Stokes' theorem may also be seen as a theorem about exchanging limits

Typical exercises you should be able to solve.

Given a function $f$ on $\mathbb R^2$: determine if $f$ is continuous; determine existence and compute partial derivatives (by calculus when it is possible, and by limits when it is necessary); identify the only canditate linear operator in the definition of differentiability; prove that $f$ is differentiable, or prove that it is not.
Compute derivatives using the chain rule: this might be to verify that certain functions defined by compositions satisfy certain differential equations.
Given a function $f$ and a point $\mathbf a$, determine if $f$ is one-to-one in a neighborhood of $\mathbf a$ using the inverse function theorem; Identify the points at which $f$ might not be locally one-to-one (that is for which there exist no open neighborhood on which $f$ is one-to-one), again using the inverse function theorem; among such candidates, find for which ones $f$ is indeed not locally one-to-one (here, this has to be specific to $f$, and cannot rely on the inverse function theorem); compute the derivative of an inverse function.

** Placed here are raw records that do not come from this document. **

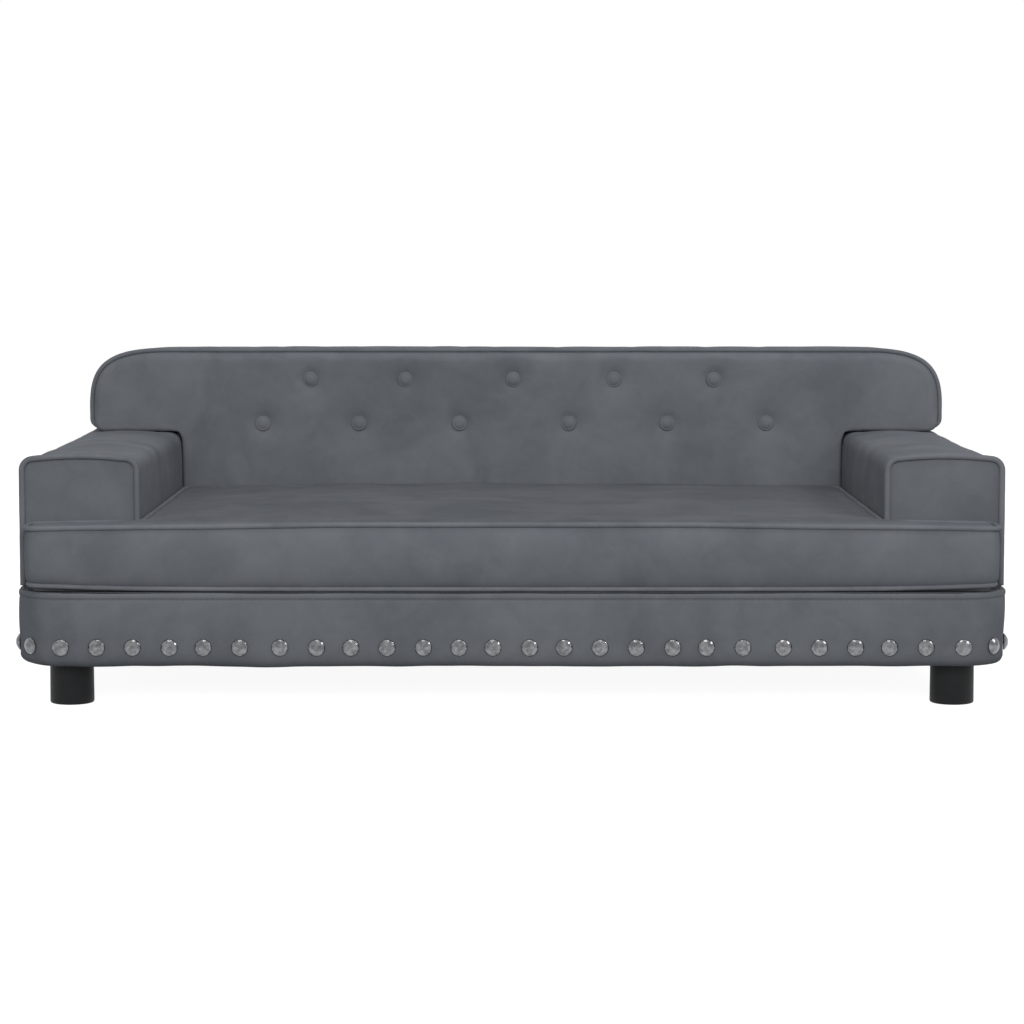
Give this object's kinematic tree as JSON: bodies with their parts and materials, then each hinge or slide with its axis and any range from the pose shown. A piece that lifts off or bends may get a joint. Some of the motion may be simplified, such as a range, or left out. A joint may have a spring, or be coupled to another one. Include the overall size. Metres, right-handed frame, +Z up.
{
  "type": "dog bed",
  "caption": "Sofa-shaped dog bed in tufted velvet with a T-shaped back on box arms, a loose piped T cushion, a nailed base and plastic feet.",
  "frame": {"origin": "on the floor, in the middle of the plan", "axes": "+X to the right as seen from the front, +Y from the front to the back, +Z up"},
  "size_m": [0.9032, 0.53, 0.309],
  "materials": {
    "velvet": "short-pile velvet with soft nap marks",
    "piping": "velvet-covered welt",
    "deck_cloth": "plain woven lining",
    "dust_cover": "black non-woven",
    "foam": "open-cell foam",
    "wood": "plywood and softwood, unfinished",
    "foot": "moulded black, satin",
    "nail": "bright domed heads",
    "steel": "zinc-plated",
    "twine": "waxed twine",
    "zip": "woven tape with nylon coil"
  },
  "bodies": {
    "frame": {"back_batten": "wood", "back_board": "wood", "back_boxing": "velvet", "back_buttons": "velvet", "back_front_cover": "velvet", "back_padding": "foam", "back_piping": "piping", "back_rear_cover": "velvet", "back_twines": "twine", "base_cover_front": "velvet", "base_cover_left": "velvet", "base_cover_rear": "velvet", "base_cover_right": "velvet", "base_padding_front": "foam", "base_padding_left": "foam", "base_padding_rear": "foam", "base_padding_right": "foam", "centre_rail": "wood", "corner_block_front_left": "wood", "corner_block_front_right": "wood", "corner_block_rear_left": "wood", "corner_block_rear_right": "wood", "deck_board": "wood", "deck_bolts": "steel", "deck_cloth": "deck_cloth", "dust_cover": "dust_cover", "foot_front_left": "foot", "foot_front_right": "foot", "foot_inserts": "steel", "foot_rear_left": "foot", "foot_rear_right": "foot", "foot_studs": "steel", "front_rail": "wood", "left_arm_base_board": "wood", "left_arm_carcass": "wood", "left_arm_cover": "velvet", "left_arm_front_panel": "velvet", "left_arm_padding": "foam", "left_arm_piping": "piping", "left_rail": "wood", "nails_front": "nail", "nails_left": "nail", "nails_right": "nail", "rear_rail": "wood", "right_arm_base_board": "wood", "right_arm_carcass": "wood", "right_arm_cover": "velvet", "right_arm_front_panel": "velvet", "right_arm_padding": "foam", "right_arm_piping": "piping", "right_rail": "wood", "tee_nuts": "steel"},
    "cushion": {"cushion_bottom_panel": "velvet", "cushion_boxing": "velvet", "cushion_core": "foam", "cushion_lower_piping": "piping", "cushion_top_panel": "velvet", "cushion_upper_piping": "piping", "zip_tape": "zip"},
    "zip_slider": {"zip_slider": "steel"}
  },
  "joints": [
    {"name": "cushion_lift", "type": "slide", "parent": "frame", "child": "cushion", "axis": [0, 0, 1], "range_m": [0, 0.25]},
    {"name": "zip_run", "type": "slide", "parent": "cushion", "child": "zip_slider", "axis": [1, 0, 0], "range_m": [0, 0.395]}
  ]
}
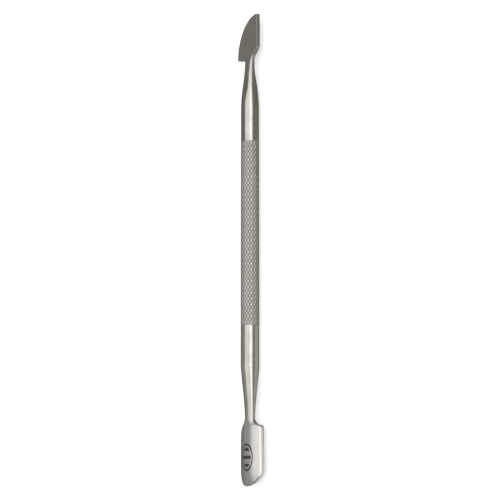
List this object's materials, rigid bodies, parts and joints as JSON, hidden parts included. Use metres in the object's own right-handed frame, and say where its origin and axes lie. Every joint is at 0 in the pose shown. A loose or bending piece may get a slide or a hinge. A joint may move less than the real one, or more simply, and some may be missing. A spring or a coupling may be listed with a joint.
{
  "type": "cuticle pusher",
  "caption": "Double-ended steel manicure tool: a hollow-ground cuticle pusher and a nail cleaning knife on a slim knurled handle.",
  "frame": {"origin": "under the middle of the tool's overall length, on the line the handle's grip lies on", "axes": "+X along the tool towards the nail knife, +Y towards the knife's cutting edge, +Z out of the back, the pusher's convex side"},
  "size_m": [0.13, 0.009, 0.0051],
  "materials": {
    "polished_steel": "machined and tumble-polished stainless steel",
    "satin_steel": "fine-ground satin stainless steel"
  },
  "bodies": {
    "root": {"handle_tube": "polished_steel", "pusher_end": "satin_steel", "knife_end": "satin_steel"}
  },
  "joints": []
}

Given a function $f:\mathbb R^{n+m}\to \mathbb R^n$ and a point $(\mathbf a,\mathbf b)$, determine whether one can solve for $\mathbf x$ in terms of $\mathbf y$ in a neighborhood of $(\mathbf a,\mathbf b)$ using the implicit function theorem; find candidate points $(\mathbf a,\mathbf b)$ at which one may potentially not be able to solve $\mathbf x$ in terms of $\mathbf y$ around $(\mathbf a,\mathbf b)$; among these candidate points, determine those at which one can really not solve for $\mathbf x$ in terms of $\mathbf y$ (this amounts to finding the solutions somewhat explicitly, and looking at limits to see if multiple curves reach the given points)
Given a ''surface-like'' set of points $(\mathbf x,\mathbf y,\mathbf z)$ in $\mathbb R^3$ defined by a polynomial constraint on $\mathbf x$, $\mathbf y$ and $\mathbf z$: determine if the set has a tangent plane at a given point; determine an equation for the plane; find subsets of points with certain simple properties (such as tangent plane parallel to something, etc.)